§ **What is asked**: Reproduce the listing verbatim.

§ **Data block**:
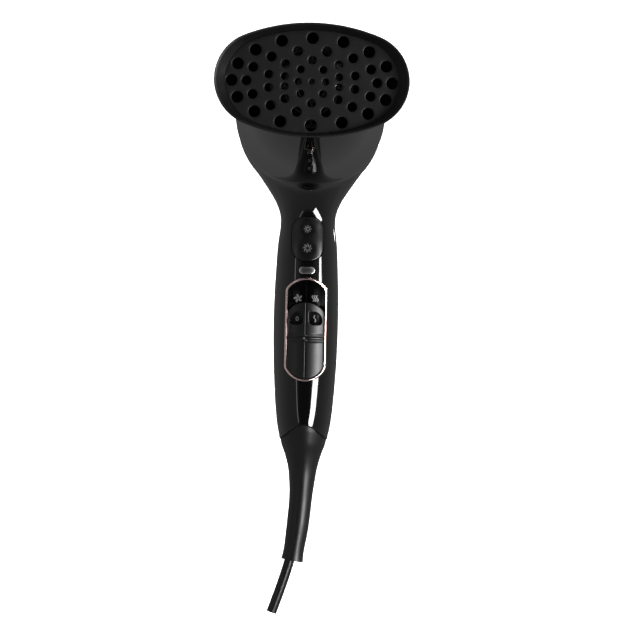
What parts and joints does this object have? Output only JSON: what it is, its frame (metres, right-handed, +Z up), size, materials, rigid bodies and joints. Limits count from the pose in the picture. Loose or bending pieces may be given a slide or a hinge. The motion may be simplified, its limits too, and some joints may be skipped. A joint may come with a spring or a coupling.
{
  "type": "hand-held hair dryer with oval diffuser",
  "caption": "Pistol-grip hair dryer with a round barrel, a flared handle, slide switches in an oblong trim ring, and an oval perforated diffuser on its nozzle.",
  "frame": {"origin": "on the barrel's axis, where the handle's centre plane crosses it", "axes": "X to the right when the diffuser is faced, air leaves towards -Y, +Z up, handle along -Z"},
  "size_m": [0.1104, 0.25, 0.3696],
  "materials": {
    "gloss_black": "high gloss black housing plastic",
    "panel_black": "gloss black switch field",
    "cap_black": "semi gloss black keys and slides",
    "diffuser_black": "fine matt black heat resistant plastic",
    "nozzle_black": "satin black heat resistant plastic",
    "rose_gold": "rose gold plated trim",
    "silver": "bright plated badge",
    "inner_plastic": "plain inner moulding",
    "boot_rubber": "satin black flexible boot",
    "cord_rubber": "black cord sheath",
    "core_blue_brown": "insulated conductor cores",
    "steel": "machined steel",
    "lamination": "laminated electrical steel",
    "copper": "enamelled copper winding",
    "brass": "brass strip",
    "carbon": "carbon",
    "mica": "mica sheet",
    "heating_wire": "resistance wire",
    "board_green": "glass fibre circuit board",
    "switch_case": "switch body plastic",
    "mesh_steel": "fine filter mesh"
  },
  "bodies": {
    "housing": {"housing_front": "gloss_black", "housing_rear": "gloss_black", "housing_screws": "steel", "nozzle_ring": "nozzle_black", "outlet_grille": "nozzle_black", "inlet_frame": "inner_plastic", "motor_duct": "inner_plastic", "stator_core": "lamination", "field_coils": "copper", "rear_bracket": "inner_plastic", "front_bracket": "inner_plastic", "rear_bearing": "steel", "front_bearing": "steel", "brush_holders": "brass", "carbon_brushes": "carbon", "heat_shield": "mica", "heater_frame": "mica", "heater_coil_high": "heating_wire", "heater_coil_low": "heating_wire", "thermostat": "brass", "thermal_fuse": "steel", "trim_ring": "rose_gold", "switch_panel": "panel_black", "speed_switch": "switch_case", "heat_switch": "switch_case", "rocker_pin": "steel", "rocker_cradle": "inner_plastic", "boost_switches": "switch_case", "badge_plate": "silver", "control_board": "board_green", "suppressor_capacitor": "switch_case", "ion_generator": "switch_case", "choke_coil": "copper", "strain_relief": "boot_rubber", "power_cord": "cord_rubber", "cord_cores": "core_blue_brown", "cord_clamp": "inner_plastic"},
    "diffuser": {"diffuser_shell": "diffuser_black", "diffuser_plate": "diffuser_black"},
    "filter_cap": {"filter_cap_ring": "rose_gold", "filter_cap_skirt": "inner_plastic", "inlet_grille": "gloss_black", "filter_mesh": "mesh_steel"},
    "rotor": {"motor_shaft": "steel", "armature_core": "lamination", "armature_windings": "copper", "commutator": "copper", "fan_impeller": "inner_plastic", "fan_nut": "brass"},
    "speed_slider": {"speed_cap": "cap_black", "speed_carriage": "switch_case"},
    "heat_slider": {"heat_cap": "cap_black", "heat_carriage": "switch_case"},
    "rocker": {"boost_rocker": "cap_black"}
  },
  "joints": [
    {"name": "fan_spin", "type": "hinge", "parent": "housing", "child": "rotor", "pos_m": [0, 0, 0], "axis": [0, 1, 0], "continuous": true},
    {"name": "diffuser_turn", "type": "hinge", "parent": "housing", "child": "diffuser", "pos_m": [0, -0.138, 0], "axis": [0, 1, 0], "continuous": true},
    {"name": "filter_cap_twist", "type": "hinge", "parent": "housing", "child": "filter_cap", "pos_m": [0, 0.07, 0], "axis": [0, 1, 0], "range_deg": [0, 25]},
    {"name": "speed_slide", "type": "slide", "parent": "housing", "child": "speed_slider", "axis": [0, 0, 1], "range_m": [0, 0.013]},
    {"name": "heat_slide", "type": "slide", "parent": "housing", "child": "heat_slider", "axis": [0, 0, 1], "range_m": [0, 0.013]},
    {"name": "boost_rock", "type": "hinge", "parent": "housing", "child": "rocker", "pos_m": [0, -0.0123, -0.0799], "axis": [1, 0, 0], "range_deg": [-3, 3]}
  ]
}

§ **Full solution**:
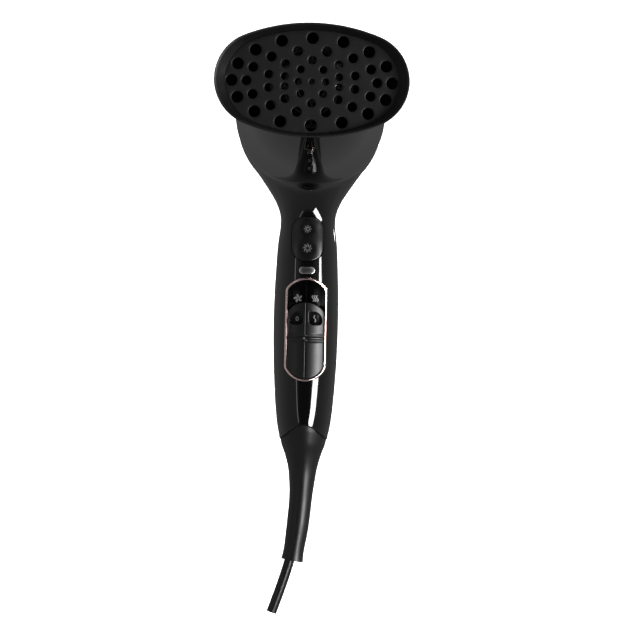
What parts and joints does this object have? Output only JSON: what it is, its frame (metres, right-handed, +Z up), size, materials, rigid bodies and joints. Limits count from the pose in the picture. Loose or bending pieces may be given a slide or a hinge. The motion may be simplified, its limits too, and some joints may be skipped. A joint may come with a spring or a coupling.
{
  "type": "hand-held hair dryer with oval diffuser",
  "caption": "Pistol-grip hair dryer with a round barrel, a flared handle, slide switches in an oblong trim ring, and an oval perforated diffuser on its nozzle.",
  "frame": {"origin": "on the barrel's axis, where the handle's centre plane crosses it", "axes": "X to the right when the diffuser is faced, air leaves towards -Y, +Z up, handle along -Z"},
  "size_m": [0.1104, 0.25, 0.3696],
  "materials": {
    "gloss_black": "high gloss black housing plastic",
    "panel_black": "gloss black switch field",
    "cap_black": "semi gloss black keys and slides",
    "diffuser_black": "fine matt black heat resistant plastic",
    "nozzle_black": "satin black heat resistant plastic",
    "rose_gold": "rose gold plated trim",
    "silver": "bright plated badge",
    "inner_plastic": "plain inner moulding",
    "boot_rubber": "satin black flexible boot",
    "cord_rubber": "black cord sheath",
    "core_blue_brown": "insulated conductor cores",
    "steel": "machined steel",
    "lamination": "laminated electrical steel",
    "copper": "enamelled copper winding",
    "brass": "brass strip",
    "carbon": "carbon",
    "mica": "mica sheet",
    "heating_wire": "resistance wire",
    "board_green": "glass fibre circuit board",
    "switch_case": "switch body plastic",
    "mesh_steel": "fine filter mesh"
  },
  "bodies": {
    "housing": {"housing_front": "gloss_black", "housing_rear": "gloss_black", "housing_screws": "steel", "nozzle_ring": "nozzle_black", "outlet_grille": "nozzle_black", "inlet_frame": "inner_plastic", "motor_duct": "inner_plastic", "stator_core": "lamination", "field_coils": "copper", "rear_bracket": "inner_plastic", "front_bracket": "inner_plastic", "rear_bearing": "steel", "front_bearing": "steel", "brush_holders": "brass", "carbon_brushes": "carbon", "heat_shield": "mica", "heater_frame": "mica", "heater_coil_high": "heating_wire", "heater_coil_low": "heating_wire", "thermostat": "brass", "thermal_fuse": "steel", "trim_ring": "rose_gold", "switch_panel": "panel_black", "speed_switch": "switch_case", "heat_switch": "switch_case", "rocker_pin": "steel", "rocker_cradle": "inner_plastic", "boost_switches": "switch_case", "badge_plate": "silver", "control_board": "board_green", "suppressor_capacitor": "switch_case", "ion_generator": "switch_case", "choke_coil": "copper", "strain_relief": "boot_rubber", "power_cord": "cord_rubber", "cord_cores": "core_blue_brown", "cord_clamp": "inner_plastic"},
    "diffuser": {"diffuser_shell": "diffuser_black", "diffuser_plate": "diffuser_black"},
    "filter_cap": {"filter_cap_ring": "rose_gold", "filter_cap_skirt": "inner_plastic", "inlet_grille": "gloss_black", "filter_mesh": "mesh_steel"},
    "rotor": {"motor_shaft": "steel", "armature_core": "lamination", "armature_windings": "copper", "commutator": "copper", "fan_impeller": "inner_plastic", "fan_nut": "brass"},
    "speed_slider": {"speed_cap": "cap_black", "speed_carriage": "switch_case"},
    "heat_slider": {"heat_cap": "cap_black", "heat_carriage": "switch_case"},
    "rocker": {"boost_rocker": "cap_black"}
  },
  "joints": [
    {"name": "fan_spin", "type": "hinge", "parent": "housing", "child": "rotor", "pos_m": [0, 0, 0], "axis": [0, 1, 0], "continuous": true},
    {"name": "diffuser_turn", "type": "hinge", "parent": "housing", "child": "diffuser", "pos_m": [0, -0.138, 0], "axis": [0, 1, 0], "continuous": true},
    {"name": "filter_cap_twist", "type": "hinge", "parent": "housing", "child": "filter_cap", "pos_m": [0, 0.07, 0], "axis": [0, 1, 0], "range_deg": [0, 25]},
    {"name": "speed_slide", "type": "slide", "parent": "housing", "child": "speed_slider", "axis": [0, 0, 1], "range_m": [0, 0.013]},
    {"name": "heat_slide", "type": "slide", "parent": "housing", "child": "heat_slider", "axis": [0, 0, 1], "range_m": [0, 0.013]},
    {"name": "boost_rock", "type": "hinge", "parent": "housing", "child": "rocker", "pos_m": [0, -0.0123, -0.0799], "axis": [1, 0, 0], "range_deg": [-3, 3]}
  ]
}